After heading home from Hana’s house, I took a nap, did some homework, and then got ready to go to a movie with Laurie, and her sister and brother-in-law (the new parents). We saw the fourth Twilight movie, which Laurie and Coralie really enjoyed. My favorite part was the setting in the Pacific Northwest, with a good number of shots set in woods which might well have been out of my childhood. My friends from home may be proud of me when they hear that I was able to restrain myself from commenting on things like the logging industry in the Northwest during the course of the movie. Experience has taught me that I am frequently the only one to find such commentary interesting, and I had a feeling that my host sister was probably more interested in the werewolves than the freshly logged timber behind them. It may also be of interest to some of you to note that Robert Pattinson’s acting was much improved with the help of the French voice actor who was dubbed over him. His lines weren’t nearly as stilted as usual.

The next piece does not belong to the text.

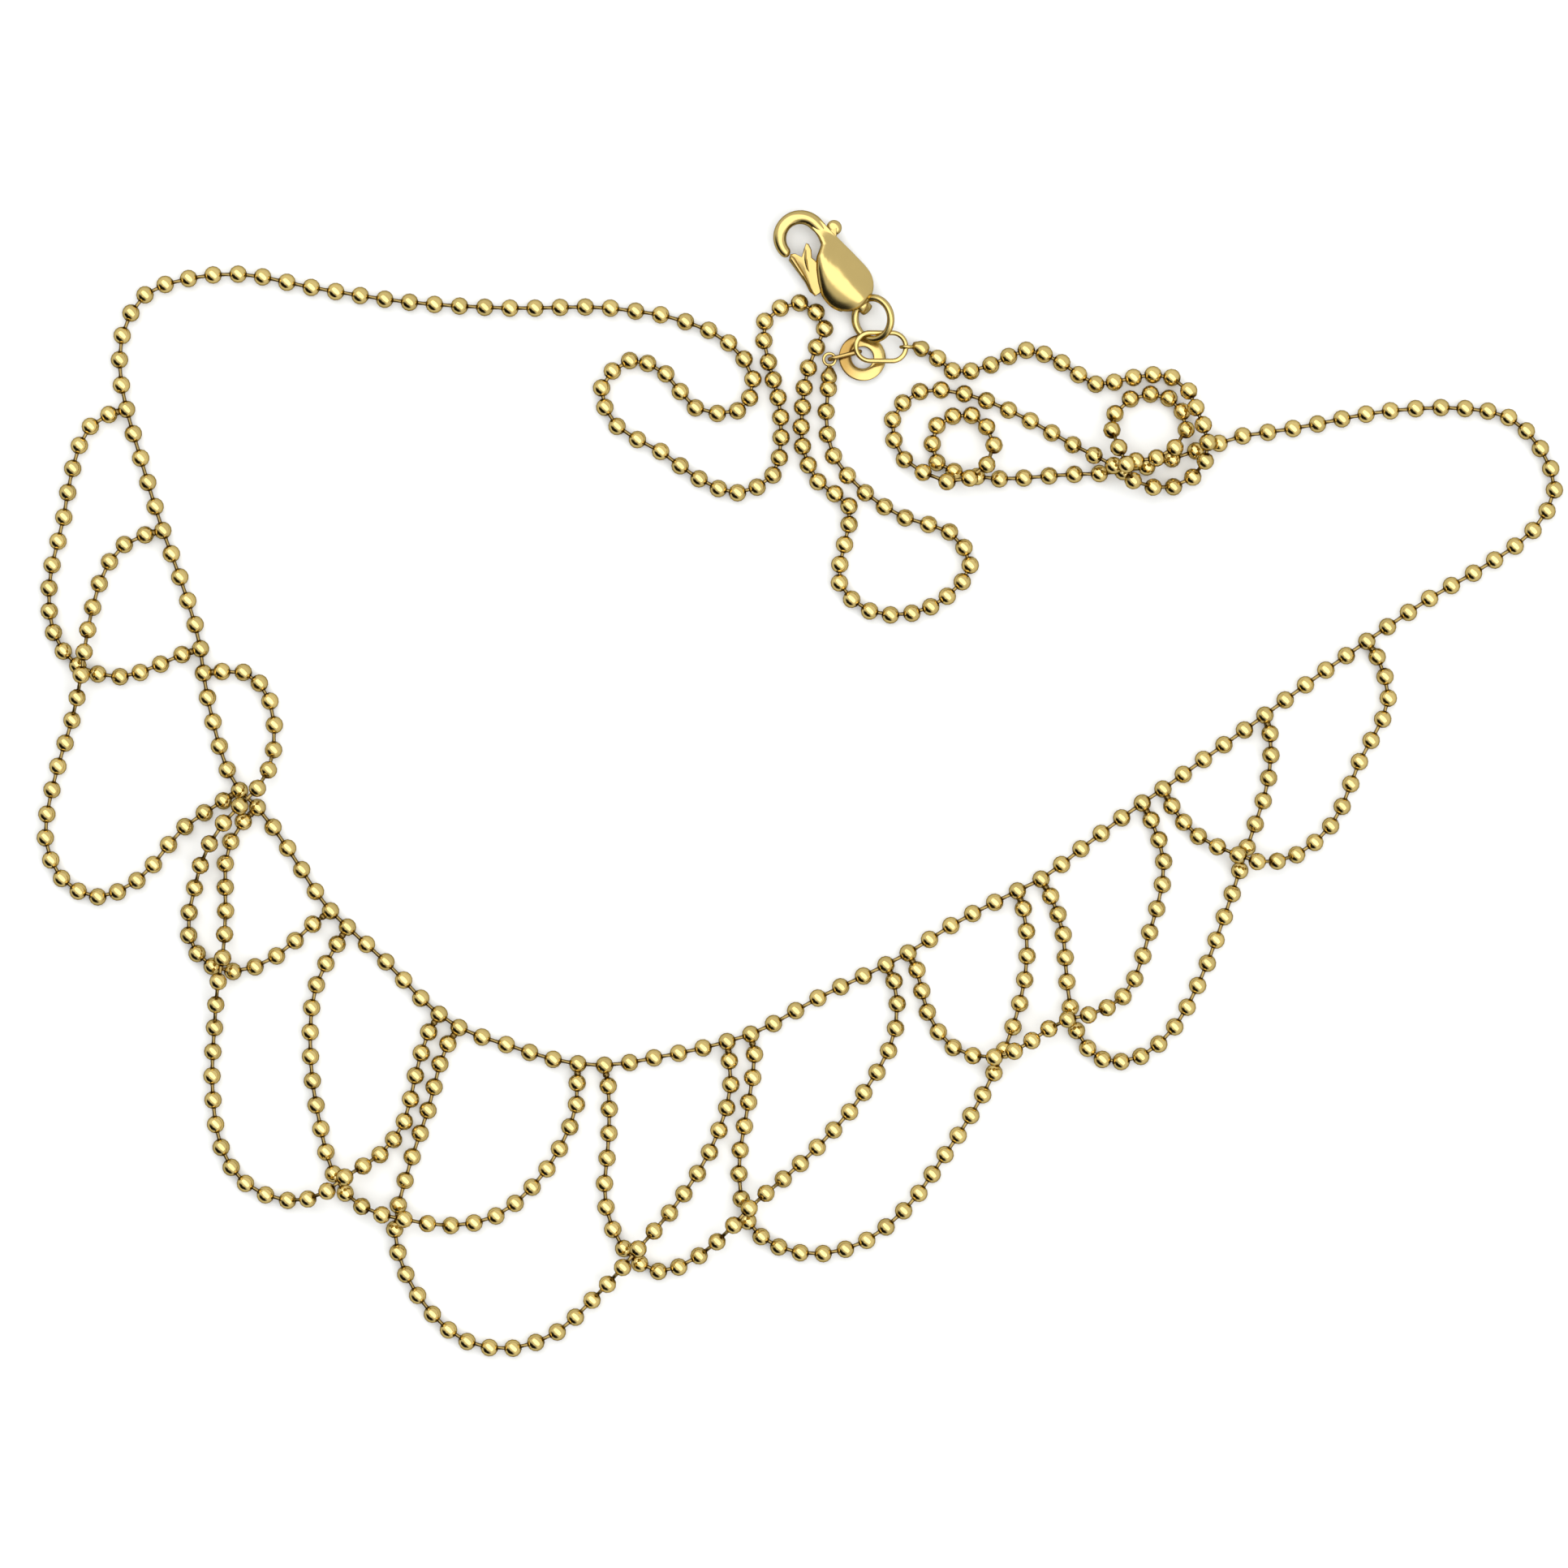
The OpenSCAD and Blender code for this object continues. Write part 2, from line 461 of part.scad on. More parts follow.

Tomorrow I’m looking forward to- baking pies and then going to see a movie with a friend from school. I’ll tell you how it goes… and if I managed to find the time to do the homework I always intend to do. (It’s nice to spend a year not worried about school, and yet at the same time I already have a feeling that I’ll be more focused next year than I would have been otherwise. This period of adventure and adjustment has already got me to thinking more seriously about what I want to do in the future, and though I don’t yet have an answer, I think that thanks to my year on exchange I’ll take less time getting there in the long run).
So there you have a blow-by-blow of what I did for an entire week, ending on an oddly introspective and philosophical note. I hope you enjoyed this post that took me so long to get around to writing.